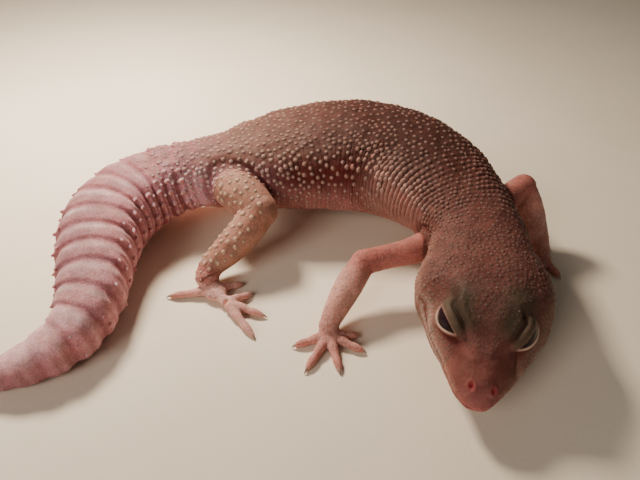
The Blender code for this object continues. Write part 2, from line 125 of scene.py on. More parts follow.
# A toe: part of its length, height of its axis and radius; and where its claw starts.
TOE_SHAPE = [(0.0, 1.25, 1.05), (0.3, 1.1, 0.85), (0.55, 0.85, 0.72), (0.8, 0.7, 0.66), (0.92, 0.5, 0.4)]
CLAW_START = 0.84

# Sections of a limb, as its samples number them, and the number of the first leg.
UPPER, LOWER, SOLE, TOE = range(4)
FIRST_LEG = 2

# Skin: how far it lies inside the outline of the body, the limbs and the soles, the size of its
# mesh, and the lowest that it may reach.
SKIN_DEPTH = 0.35
LIMB_DEPTH = 0.2
SOLE_DEPTH = 0.05
VOXEL = 0.25
LOWEST = 0.02

LIMB_PARTS = ("arm", "forearm", "hand", "thigh", "shank", "foot")
FLESH = [
    "head_upper", "head_lower_jaw", "neck", "trunk_chest", "trunk_belly", "trunk_hips",
    "tail_base", "tail_middle", "tail_tip",
    *(f"{part}_{hand}" for part in LIMB_PARTS for hand in ("right", "left")),
]

# The tail's whorls: their pitch, the station of the first one and the small ribs on each.
WHORL_PITCH = 4.5
WHORL_FIRST = 21.9
WHORL_RIBS = 3

# Rings of scales on the body: their pitch along it and how many scales each has, by station.
PITCHES = ((8.0, 11.0, 14.0, 18.0, 20.0, 22.0), (0.9, 1.0, 1.3, 1.4, 1.15, 1.2))
AROUND = ((9.0, 11.0, 15.0, 19.0, 22.0), (38, 38, 34, 32, 26))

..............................

Your goal:
Go back to the listing above and please repeat it exactly.

Answer to the exercise:
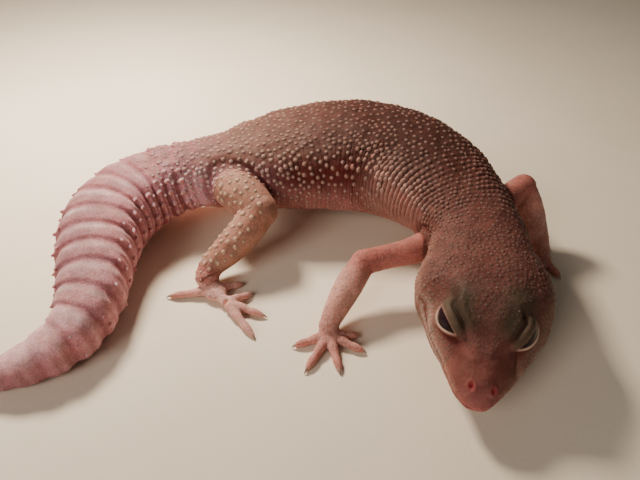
The Blender code for this object continues. Write part 2, from line 125 of scene.py on. More parts follow.
# A toe: part of its length, height of its axis and radius; and where its claw starts.
TOE_SHAPE = [(0.0, 1.25, 1.05), (0.3, 1.1, 0.85), (0.55, 0.85, 0.72), (0.8, 0.7, 0.66), (0.92, 0.5, 0.4)]
CLAW_START = 0.84

# Sections of a limb, as its samples number them, and the number of the first leg.
UPPER, LOWER, SOLE, TOE = range(4)
FIRST_LEG = 2

# Skin: how far it lies inside the outline of the body, the limbs and the soles, the size of its
# mesh, and the lowest that it may reach.
SKIN_DEPTH = 0.35
LIMB_DEPTH = 0.2
SOLE_DEPTH = 0.05
VOXEL = 0.25
LOWEST = 0.02

LIMB_PARTS = ("arm", "forearm", "hand", "thigh", "shank", "foot")
FLESH = [
    "head_upper", "head_lower_jaw", "neck", "trunk_chest", "trunk_belly", "trunk_hips",
    "tail_base", "tail_middle", "tail_tip",
    *(f"{part}_{hand}" for part in LIMB_PARTS for hand in ("right", "left")),
]

# The tail's whorls: their pitch, the station of the first one and the small ribs on each.
WHORL_PITCH = 4.5
WHORL_FIRST = 21.9
WHORL_RIBS = 3

# Rings of scales on the body: their pitch along it and how many scales each has, by station.
PITCHES = ((8.0, 11.0, 14.0, 18.0, 20.0, 22.0), (0.9, 1.0, 1.3, 1.4, 1.15, 1.2))
AROUND = ((9.0, 11.0, 15.0, 19.0, 22.0), (38, 38, 34, 32, 26))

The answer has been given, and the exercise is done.